Coming of age and coming out collide in Love, Simon. It’s a landmark film – the first (unbelievably) from a major Hollywood studio to focus on a gay teen romance. Simon (Nick Robinson) points out that he’s just like everyone else while he tries to keep his secret identity from being broadcast in the school cafeteria.


Patrick Melrose

Benedict Cumberbatch is simply brilliant as the drug-addled Patrick Melrose wrestling with childhood trauma in this five-part adaptation of Edward St Aubyn’s semi-autobiographical novels. Shattering the tidy veneer of British aristocracy, Patrick Melrose balances wry, often black humour with intensely emotional, redemptive moments. It’s exquisite in every way.

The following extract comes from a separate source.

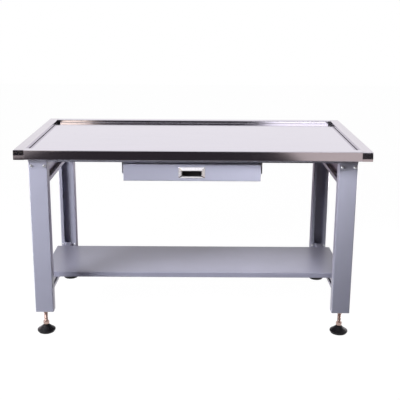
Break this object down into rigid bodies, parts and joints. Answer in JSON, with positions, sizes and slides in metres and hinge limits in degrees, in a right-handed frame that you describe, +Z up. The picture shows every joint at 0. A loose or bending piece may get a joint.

The Handmaid’s Tale: Season 1

This multiple award-winning series extends the world imagined by Margaret Atwood to take on new, ever-more chilling resonance in the era of #MeToo and with the rise of alt-right politics around the world. Elisabeth Moss leads an exceptional cast as the world of Gilead becomes increasingly oppressive. Vital viewing.


The Crown: Season 2

It’s 1956, and as the world faces a potential crisis in Suez, Queen Elizabeth II (the extraordinary Claire Foy) faces one in her marriage. Production and period details remain exceptional, but it’s the human conflicts of royal life that are the real hook, especially scene-stealing Vanessa Kirby as Princess Margaret.


Paddington 2

Paddington (voiced by Ben Whishaw) is a long way from Darkest Peru; the lovable bear finds himself imprisoned for a crime he didn’t commit. While his adopted family work to clear his name, Paddington dispenses lessons in kindness and acceptance behind bars. This is one sequel that betters its original.